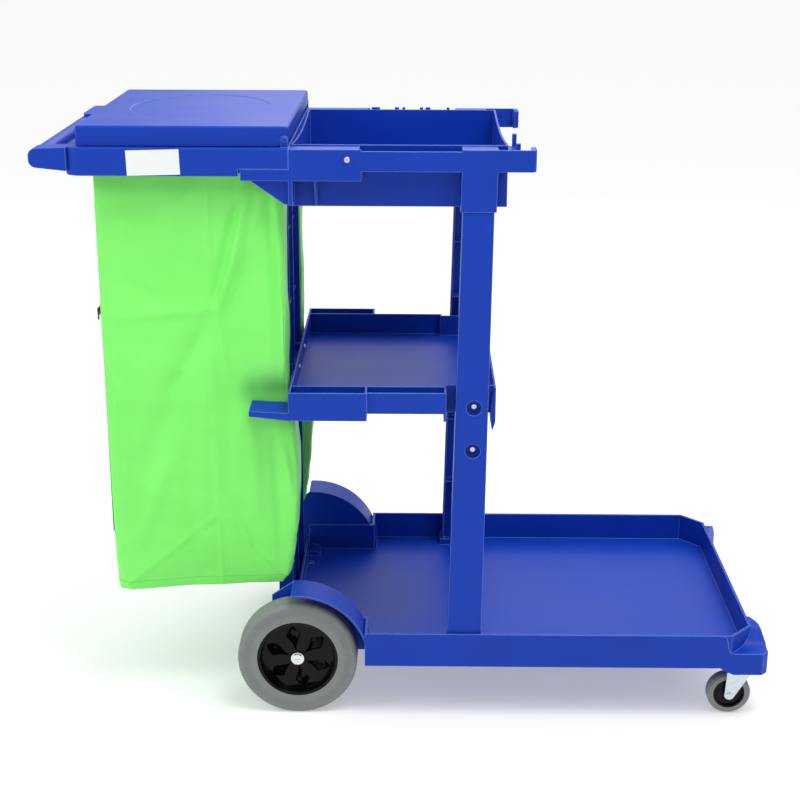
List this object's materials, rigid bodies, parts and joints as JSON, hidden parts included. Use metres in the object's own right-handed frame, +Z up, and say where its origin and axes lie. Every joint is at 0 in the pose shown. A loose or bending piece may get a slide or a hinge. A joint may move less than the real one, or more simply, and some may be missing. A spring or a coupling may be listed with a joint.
{
  "type": "housekeeping cart",
  "caption": "Moulded housekeeping cart with base platform, middle shelf, top bin, push handle, hinged lid over a hanging zip bag, large rear wheels and swivel casters.",
  "frame": {"origin": "on the floor, under the middle of the cart's overall length and width", "axes": "+X from the push handle to the casters, +Y to the far side (away from the side with the label), +Z up"},
  "size_m": [1.168, 0.528, 0.9745],
  "materials": {
    "blue_polypropylene": "moulded, satin, fine grain",
    "lime_coated_fabric": "coated woven polyester, soft sheen",
    "lime_zip_tape": "woven tape with a nylon coil, dyed to match the bag",
    "black_zip_metal": "black painted die casting",
    "grey_tyre_rubber": "grey solid rubber, moulded",
    "black_hub_plastic": "black moulded, glossy",
    "zinc_steel": "bright zinc plated pressed steel",
    "chrome_cap": "bright plated",
    "white_label": "printed vinyl label, left blank"
  },
  "bodies": {
    "cart": {"base_platform": "blue_polypropylene", "front_post_far": "blue_polypropylene", "front_post_near": "blue_polypropylene", "rear_upright": "blue_polypropylene", "middle_shelf": "blue_polypropylene", "top_tray": "blue_polypropylene", "shelf_pockets_near": "blue_polypropylene", "shelf_pocket_far": "blue_polypropylene", "bag_frame": "blue_polypropylene", "lid_pins": "blue_polypropylene", "collection_bag": "lime_coated_fabric", "zip_tape": "lime_zip_tape", "rail_screws": "zinc_steel", "post_shelf_screws": "zinc_steel", "post_spare_screws": "zinc_steel", "shelf_upright_screws": "zinc_steel", "tray_upright_screws": "zinc_steel", "foot_screws": "zinc_steel", "label_plate": "white_label", "rear_axle_far": "zinc_steel", "axle_cap_far": "chrome_cap", "caster_stem_far": "zinc_steel", "rear_axle_near": "zinc_steel", "axle_cap_near": "chrome_cap", "caster_stem_near": "zinc_steel"},
    "lid": {"lid": "blue_polypropylene"},
    "zip_runner": {"zip_slider": "black_zip_metal", "zip_pull": "black_zip_metal"},
    "rear_wheel_far": {"rear_hub_far": "black_hub_plastic", "rear_tyre_far": "grey_tyre_rubber"},
    "caster_swivel_far": {"caster_fork_far": "zinc_steel", "caster_bolt_far": "zinc_steel"},
    "caster_wheel_far": {"caster_core_far": "black_hub_plastic", "caster_tyre_far": "grey_tyre_rubber"},
    "rear_wheel_near": {"rear_hub_near": "black_hub_plastic", "rear_tyre_near": "grey_tyre_rubber"},
    "caster_swivel_near": {"caster_fork_near": "zinc_steel", "caster_bolt_near": "zinc_steel"},
    "caster_wheel_near": {"caster_core_near": "black_hub_plastic", "caster_tyre_near": "grey_tyre_rubber"}
  },
  "joints": [
    {"name": "lid_hinge", "type": "hinge", "parent": "cart", "child": "lid", "pos_m": [-0.198, 0, 0.955], "axis": [0, 1, 0], "range_deg": [0, 105]},
    {"name": "zip_slide", "type": "slide", "parent": "cart", "child": "zip_runner", "axis": [0, 0, 1], "range_m": [-0.356, 0.154]},
    {"name": "rear_wheel_far_spin", "type": "hinge", "parent": "cart", "child": "rear_wheel_far", "pos_m": [-0.192, 0, 0.099], "axis": [0, 1, 0], "continuous": true},
    {"name": "caster_far_swivel", "type": "hinge", "parent": "cart", "child": "caster_swivel_far", "pos_m": [0.548, 0.229, 0], "axis": [0, 0, 1], "continuous": true},
    {"name": "caster_far_spin", "type": "hinge", "parent": "caster_swivel_far", "child": "caster_wheel_far", "pos_m": [0.528, 0.229, 0.036], "axis": [0, 1, 0], "continuous": true},
    {"name": "rear_wheel_near_spin", "type": "hinge", "parent": "cart", "child": "rear_wheel_near", "pos_m": [-0.192, 0, 0.099], "axis": [0, 1, 0], "continuous": true},
    {"name": "caster_near_swivel", "type": "hinge", "parent": "cart", "child": "caster_swivel_near", "pos_m": [0.548, -0.229, 0], "axis": [0, 0, 1], "continuous": true},
    {"name": "caster_near_spin", "type": "hinge", "parent": "caster_swivel_near", "child": "caster_wheel_near", "pos_m": [0.528, -0.229, 0.036], "axis": [0, 1, 0], "continuous": true}
  ]
}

**What is expected**
Write each line above out exactly.

**Task response**
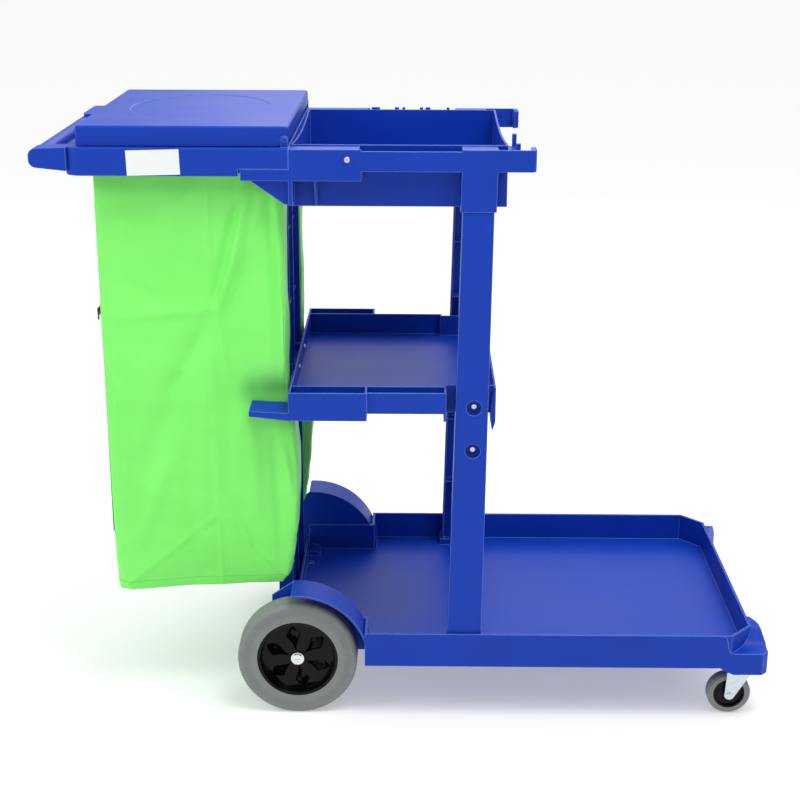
List this object's materials, rigid bodies, parts and joints as JSON, hidden parts included. Use metres in the object's own right-handed frame, +Z up, and say where its origin and axes lie. Every joint is at 0 in the pose shown. A loose or bending piece may get a slide or a hinge. A joint may move less than the real one, or more simply, and some may be missing. A spring or a coupling may be listed with a joint.
{
  "type": "housekeeping cart",
  "caption": "Moulded housekeeping cart with base platform, middle shelf, top bin, push handle, hinged lid over a hanging zip bag, large rear wheels and swivel casters.",
  "frame": {"origin": "on the floor, under the middle of the cart's overall length and width", "axes": "+X from the push handle to the casters, +Y to the far side (away from the side with the label), +Z up"},
  "size_m": [1.168, 0.528, 0.9745],
  "materials": {
    "blue_polypropylene": "moulded, satin, fine grain",
    "lime_coated_fabric": "coated woven polyester, soft sheen",
    "lime_zip_tape": "woven tape with a nylon coil, dyed to match the bag",
    "black_zip_metal": "black painted die casting",
    "grey_tyre_rubber": "grey solid rubber, moulded",
    "black_hub_plastic": "black moulded, glossy",
    "zinc_steel": "bright zinc plated pressed steel",
    "chrome_cap": "bright plated",
    "white_label": "printed vinyl label, left blank"
  },
  "bodies": {
    "cart": {"base_platform": "blue_polypropylene", "front_post_far": "blue_polypropylene", "front_post_near": "blue_polypropylene", "rear_upright": "blue_polypropylene", "middle_shelf": "blue_polypropylene", "top_tray": "blue_polypropylene", "shelf_pockets_near": "blue_polypropylene", "shelf_pocket_far": "blue_polypropylene", "bag_frame": "blue_polypropylene", "lid_pins": "blue_polypropylene", "collection_bag": "lime_coated_fabric", "zip_tape": "lime_zip_tape", "rail_screws": "zinc_steel", "post_shelf_screws": "zinc_steel", "post_spare_screws": "zinc_steel", "shelf_upright_screws": "zinc_steel", "tray_upright_screws": "zinc_steel", "foot_screws": "zinc_steel", "label_plate": "white_label", "rear_axle_far": "zinc_steel", "axle_cap_far": "chrome_cap", "caster_stem_far": "zinc_steel", "rear_axle_near": "zinc_steel", "axle_cap_near": "chrome_cap", "caster_stem_near": "zinc_steel"},
    "lid": {"lid": "blue_polypropylene"},
    "zip_runner": {"zip_slider": "black_zip_metal", "zip_pull": "black_zip_metal"},
    "rear_wheel_far": {"rear_hub_far": "black_hub_plastic", "rear_tyre_far": "grey_tyre_rubber"},
    "caster_swivel_far": {"caster_fork_far": "zinc_steel", "caster_bolt_far": "zinc_steel"},
    "caster_wheel_far": {"caster_core_far": "black_hub_plastic", "caster_tyre_far": "grey_tyre_rubber"},
    "rear_wheel_near": {"rear_hub_near": "black_hub_plastic", "rear_tyre_near": "grey_tyre_rubber"},
    "caster_swivel_near": {"caster_fork_near": "zinc_steel", "caster_bolt_near": "zinc_steel"},
    "caster_wheel_near": {"caster_core_near": "black_hub_plastic", "caster_tyre_near": "grey_tyre_rubber"}
  },
  "joints": [
    {"name": "lid_hinge", "type": "hinge", "parent": "cart", "child": "lid", "pos_m": [-0.198, 0, 0.955], "axis": [0, 1, 0], "range_deg": [0, 105]},
    {"name": "zip_slide", "type": "slide", "parent": "cart", "child": "zip_runner", "axis": [0, 0, 1], "range_m": [-0.356, 0.154]},
    {"name": "rear_wheel_far_spin", "type": "hinge", "parent": "cart", "child": "rear_wheel_far", "pos_m": [-0.192, 0, 0.099], "axis": [0, 1, 0], "continuous": true},
    {"name": "caster_far_swivel", "type": "hinge", "parent": "cart", "child": "caster_swivel_far", "pos_m": [0.548, 0.229, 0], "axis": [0, 0, 1], "continuous": true},
    {"name": "caster_far_spin", "type": "hinge", "parent": "caster_swivel_far", "child": "caster_wheel_far", "pos_m": [0.528, 0.229, 0.036], "axis": [0, 1, 0], "continuous": true},
    {"name": "rear_wheel_near_spin", "type": "hinge", "parent": "cart", "child": "rear_wheel_near", "pos_m": [-0.192, 0, 0.099], "axis": [0, 1, 0], "continuous": true},
    {"name": "caster_near_swivel", "type": "hinge", "parent": "cart", "child": "caster_swivel_near", "pos_m": [0.548, -0.229, 0], "axis": [0, 0, 1], "continuous": true},
    {"name": "caster_near_spin", "type": "hinge", "parent": "caster_swivel_near", "child": "caster_wheel_near", "pos_m": [0.528, -0.229, 0.036], "axis": [0, 1, 0], "continuous": true}
  ]
}